Si Omella puede ejercer esa mediación, debe hacerlo. "Es justo y necesario", como dice el canon de la misa. El cardenal de Barcelona debe ofrecer pública y oficialmente sus servicios de mediación y lanzar la propuesta de sentarse a una mesa de negociación y de diálogo con el presidente de España y el presidente de la Generalitat. En su propia casa del arzobispado de Barcelona o, incluso, si se ponen 'exquisitos', en su casa de Cretas, en la frontera entre Teruel y Tarragona.
Una mesa para dar una última oportunidad al diálogo. Para resetear los corazones, para dejar de vernos como enemigos indignados y mutuamente agraviados. Para intentar hacer las cosas en clave de hermanos. Como suelen hacerse en las familias. Una familia de más de 500 años no puede romperse por las bravas, pero la madre España tampoco puede impedir a sus hijos que vuelen por sí solos, llegado el caso.

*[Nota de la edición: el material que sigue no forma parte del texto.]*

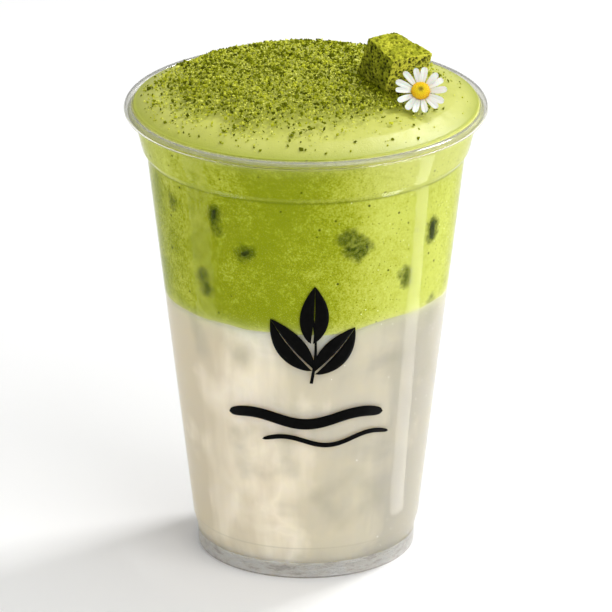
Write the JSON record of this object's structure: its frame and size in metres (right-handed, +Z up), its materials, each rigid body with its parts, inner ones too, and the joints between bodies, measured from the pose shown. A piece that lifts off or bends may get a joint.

Omella, entre Rajoy y Puigdemont, invitándolos a mirarse a los ojos, a discutir en familia las discrepancias, por muy de fondo que sean, y a tomar iniciativas políticas con amor. Por el bien del otro y no contra el otro. Como un padre, al que le cuesta que su hijo mayor se vaya de casa, pero sabe que es inexorable y hasta necesario que lo haga. Como un hijo que quiere irse y tener casa propia, pero sin enemistarse con su padre. Se rompe el cordón umbilical físico, pero se anuda otro, simbólico, quizás más profundo y sólido. Las familias no se rompen. La vida las separa, para fructificar, pero el amor permanece intacto.
Queda poco tiempo para que el cardenal Omella proponga esta iniciativa mediadora, pero queda todavía tiempo. Una semana, con buena voluntad por parte de todos, es suficiente para darle, de verdad, una última oportunidad al diálogo...y a la paz. El cardenal juega contrarreloj, pero con la ventaja de que, si lanza oficialmente la propuesta (respaldado por la Conferencia episcopal y por el Papa), los políticos no podrán decirle que no. No se atreverán. Sus votantes no se lo perdonarían.